STATED PROBLEM>
Give all of the lines again exactly as they read.

-- Start SOURCE EXCERPT --

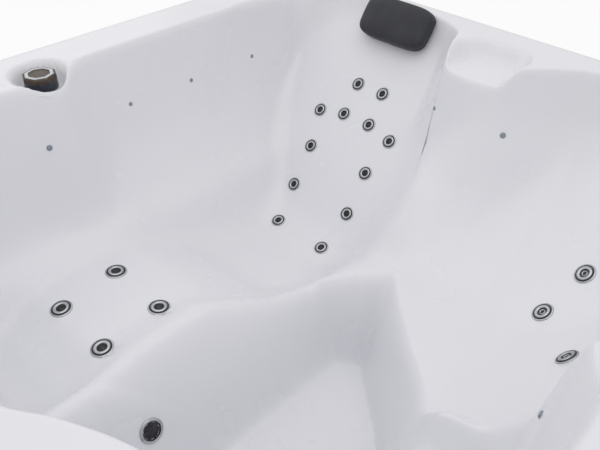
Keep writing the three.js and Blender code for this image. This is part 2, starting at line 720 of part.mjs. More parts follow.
function pumpVolute() {
  const { radius, wall, port } = PUMP;
  const shaftHole = SHAFT.radius + CLEARANCE;
  const casing = solidOf(alongX(turned([
    [0, -half], [radius, -half], [radius, half], [0, half],
  ], 20), pumpX));
  const outletAt = PUMP.b + radius - port;
  const discharge = solidOf(rod(
    at(PUMP.a, outletAt, PUMP.z), at(PUMP.a, outletAt, PUMP.z + 110), port, 12));
  const outlet = solidOf(rod(
    at(PUMP.a, outletAt, PUMP.z), at(PUMP.a, outletAt, PUMP.z + 120), port - 6, 12));
  const hollow = solidOf(alongX(turned([
    [0, -half - 5], [shaftHole, -half - 5], [shaftHole, -half + wall], [radius - wall, -half + wall],
    [radius - wall, half - wall], [port - 4, half - wall], [port - 4, half + 5], [0, half + 5],
  ], 20), pumpX));
  return geometryOf(casing.add(discharge).subtract(hollow).subtract(outlet));
}

function pumpWheel() {
  const { radius, thickness, vanes } = WHEEL;
  const plate = alongX(turned([
    [0, -half - SHAFT.reach], [SHAFT.radius, -half - SHAFT.reach], [SHAFT.radius, -6],
    [radius, -6], [radius, -2], [12, -2], [12, thickness - 6], [0, thickness - 6],
  ], 16), pumpX);
  const blades = Array.from({ length: vanes }, (_, i) => (
    box([-4, 6, -2], [thickness - 8, radius - 6, 2]).rotateX((i * 2 * Math.PI) / vanes).translate(
      pumpX, TUB_LENGTH / 2 - PUMP.b, PUMP.z)));
  return joined([plate, ...blades]);
}

function pumpMotor() {
  const front = -half - CLEARANCE;
  const { radius, length, spread } = MOTOR;
  const bore = SHAFT.radius + CLEARANCE;
  const body = solidOf(alongX(turned([
    [0, front - length], [radius, front - length], [radius, front], [bore, front],
    [bore, front - SHAFT.reach], [0, front - SHAFT.reach],
  ], 16), pumpX));
  const base = solidOf(box(
    [pumpX + front - length + 30, -spread, PAN.thickness + CLEARANCE],
    [pumpX + front - 40, spread, PUMP.z - radius + 12],
  ).translate(0, TUB_LENGTH / 2 - PUMP.b, 0));
  return geometryOf(body.add(base));
}

addPiece('pump_volute', pumpVolute(), FINISH.black);
addPiece('pump_impeller', pumpWheel(), FINISH.black);
addPiece('pump_motor', pumpMotor(), FINISH.motor);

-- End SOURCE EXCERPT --

CORRECT ANSWER>
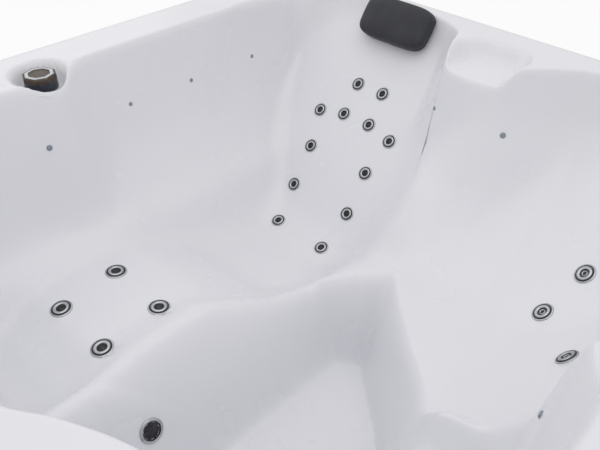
Keep writing the three.js and Blender code for this image. This is part 2, starting at line 720 of part.mjs. More parts follow.
function pumpVolute() {
  const { radius, wall, port } = PUMP;
  const shaftHole = SHAFT.radius + CLEARANCE;
  const casing = solidOf(alongX(turned([
    [0, -half], [radius, -half], [radius, half], [0, half],
  ], 20), pumpX));
  const outletAt = PUMP.b + radius - port;
  const discharge = solidOf(rod(
    at(PUMP.a, outletAt, PUMP.z), at(PUMP.a, outletAt, PUMP.z + 110), port, 12));
  const outlet = solidOf(rod(
    at(PUMP.a, outletAt, PUMP.z), at(PUMP.a, outletAt, PUMP.z + 120), port - 6, 12));
  const hollow = solidOf(alongX(turned([
    [0, -half - 5], [shaftHole, -half - 5], [shaftHole, -half + wall], [radius - wall, -half + wall],
    [radius - wall, half - wall], [port - 4, half - wall], [port - 4, half + 5], [0, half + 5],
  ], 20), pumpX));
  return geometryOf(casing.add(discharge).subtract(hollow).subtract(outlet));
}

function pumpWheel() {
  const { radius, thickness, vanes } = WHEEL;
  const plate = alongX(turned([
    [0, -half - SHAFT.reach], [SHAFT.radius, -half - SHAFT.reach], [SHAFT.radius, -6],
    [radius, -6], [radius, -2], [12, -2], [12, thickness - 6], [0, thickness - 6],
  ], 16), pumpX);
  const blades = Array.from({ length: vanes }, (_, i) => (
    box([-4, 6, -2], [thickness - 8, radius - 6, 2]).rotateX((i * 2 * Math.PI) / vanes).translate(
      pumpX, TUB_LENGTH / 2 - PUMP.b, PUMP.z)));
  return joined([plate, ...blades]);
}

function pumpMotor() {
  const front = -half - CLEARANCE;
  const { radius, length, spread } = MOTOR;
  const bore = SHAFT.radius + CLEARANCE;
  const body = solidOf(alongX(turned([
    [0, front - length], [radius, front - length], [radius, front], [bore, front],
    [bore, front - SHAFT.reach], [0, front - SHAFT.reach],
  ], 16), pumpX));
  const base = solidOf(box(
    [pumpX + front - length + 30, -spread, PAN.thickness + CLEARANCE],
    [pumpX + front - 40, spread, PUMP.z - radius + 12],
  ).translate(0, TUB_LENGTH / 2 - PUMP.b, 0));
  return geometryOf(body.add(base));
}

addPiece('pump_volute', pumpVolute(), FINISH.black);
addPiece('pump_impeller', pumpWheel(), FINISH.black);
addPiece('pump_motor', pumpMotor(), FINISH.motor);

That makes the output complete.